Federal Reserve Economic Data, better known as FRED, is a public database maintained by the Federal Reserve Bank of St. Louis. It provides economic and financial time series from many official, public, and private sources in one searchable platform.
FRED is useful because it lets readers see data over time instead of relying on one headline number. Inflation, unemployment, GDP, interest rates, mortgage rates, credit spreads, and hundreds of thousands of other series can be charted, downloaded, and compared.
Key Takeaways
- FRED stands for Federal Reserve Economic Data.
- It is maintained by the St. Louis Fed and includes data from many sources.

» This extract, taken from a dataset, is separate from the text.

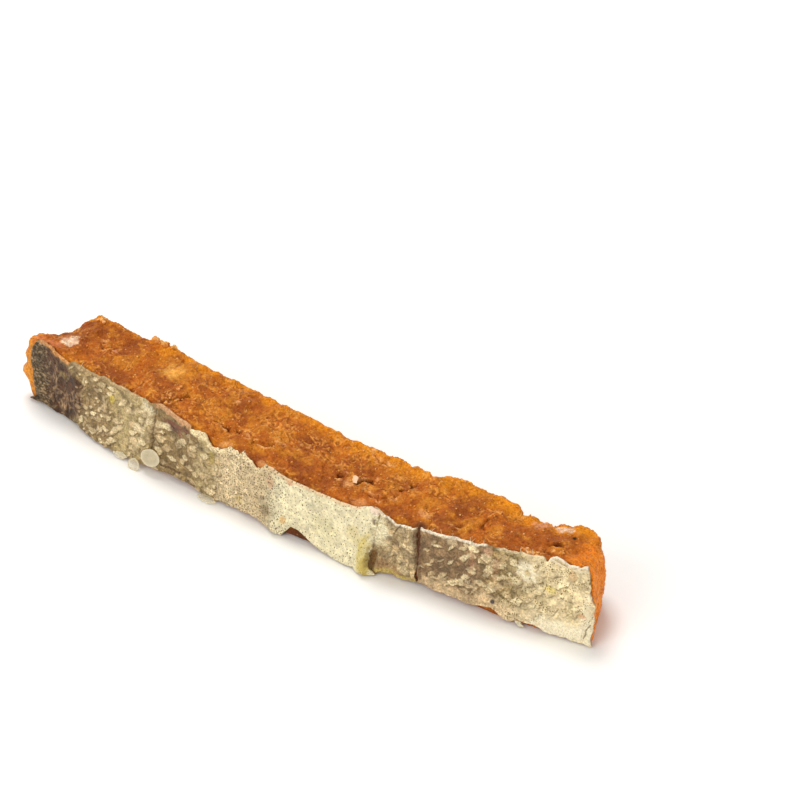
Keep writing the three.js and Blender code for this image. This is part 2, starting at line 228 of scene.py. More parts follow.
def unevenness(a, b, turn=0.0):
    """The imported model's uneven ground: plane waves, each turned by the golden angle and shorter."""
    longest, shortest, waves, height = 12.0, 2.6, 14, 0.45
    golden = math.pi * (3 - math.sqrt(5))
    total = 0.0
    for i in range(waves):
        length = longest * (shortest / longest) ** (i / (waves - 1))
        angle = golden * i + turn
        along = a * math.cos(angle) + b * math.sin(angle)
        total = total + np.sin(2 * math.pi * along / length + angle * angle) * math.sqrt(length / longest)
    return height * total / math.sqrt(waves)


print("strip from", LEFT_END, "to", RIGHT_END, "mm, skin at its middle", float(skin_top(0.0)), "mm high")


# %% [markdown]
# ## Meshes from arrays
# Every surface here is a grid of points. A tube is rings of points with a middle point at each end.
# A sheet with a thickness is two grids that share their border, like a pillow case, so it is closed
# and its rim is round. numpy works out all points at once and Blender takes them in one go.

# %% Building meshes
def tube(rings, first_pole, last_pole):
    """Points and faces of a closed surface: quads between the rings, a fan of triangles at each end."""
    count, around = rings.shape[:2]
    k = np.arange(around)
    following = (k + 1) % around
    start = np.arange(count - 1)[:, None] * around
    quads = np.stack([start + k, start + following, start + around + following, start + around + k], -1)
    last = (count - 1) * around
    poles = count * around
    first_fan = np.stack([np.full(around, poles), following, k], -1)
    last_fan = np.stack([np.full(around, poles + 1), last + k, last + following], -1)
    points = np.concatenate([rings.reshape(-1, 3), [first_pole], [last_pole]])
    return points, quads.reshape(-1, 4).tolist() + first_fan.tolist() + last_fan.tolist()


def grid_quads(index):
    """Corner numbers of each square of a grid of point numbers."""
    corners = (index[:-1, :-1], index[1:, :-1], index[1:, 1:], index[:-1, 1:])
    return np.stack(corners, -1).reshape(-1, 4)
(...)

- Users can chart, download, transform, and compare economic time series.
- FRED is a data platform, not an interpretation or forecast by itself.
How People Use FRED
FRED is commonly used to look up economic indicators, create charts, download historical data, or compare related series. A reader might compare mortgage rates with Treasury yields, inflation with wage growth, or unemployment with recession periods.
Use | Example |
|---|---|
Trend analysis | Chart inflation, unemployment, or industrial production over time. |
Rate comparison | Compare Treasury yields, mortgage rates, and policy-rate series. |
Research | Download data for spreadsheets, articles, or models. |
Context | Check whether a current number is high, low, or normal historically. |
Reading Data Responsibly
FRED makes data easier to access, but the series still need context. Some data are revised. Some are seasonally adjusted. Some are indexes rather than dollar amounts. Some are monthly, quarterly, or daily. A chart can mislead if the units, frequency, recession shading, or transformation are misunderstood.
FRED is best used as a starting point for evidence-based context. It gives readers the data; the interpretation still requires care.
Common Chart Traps
A FRED chart can be technically correct and still easy to misread. A series may be shown as a level, percent change, annual rate, index, or spread. Recession shading can help with context, but it does not explain causation. Before relying on a chart, check the source, units, frequency, seasonal adjustment, and whether the data have been revised.
The Bottom Line
FRED is one of the most useful public tools for economic data. It helps readers check claims, see long-term patterns, and understand how today’s economy compares with history.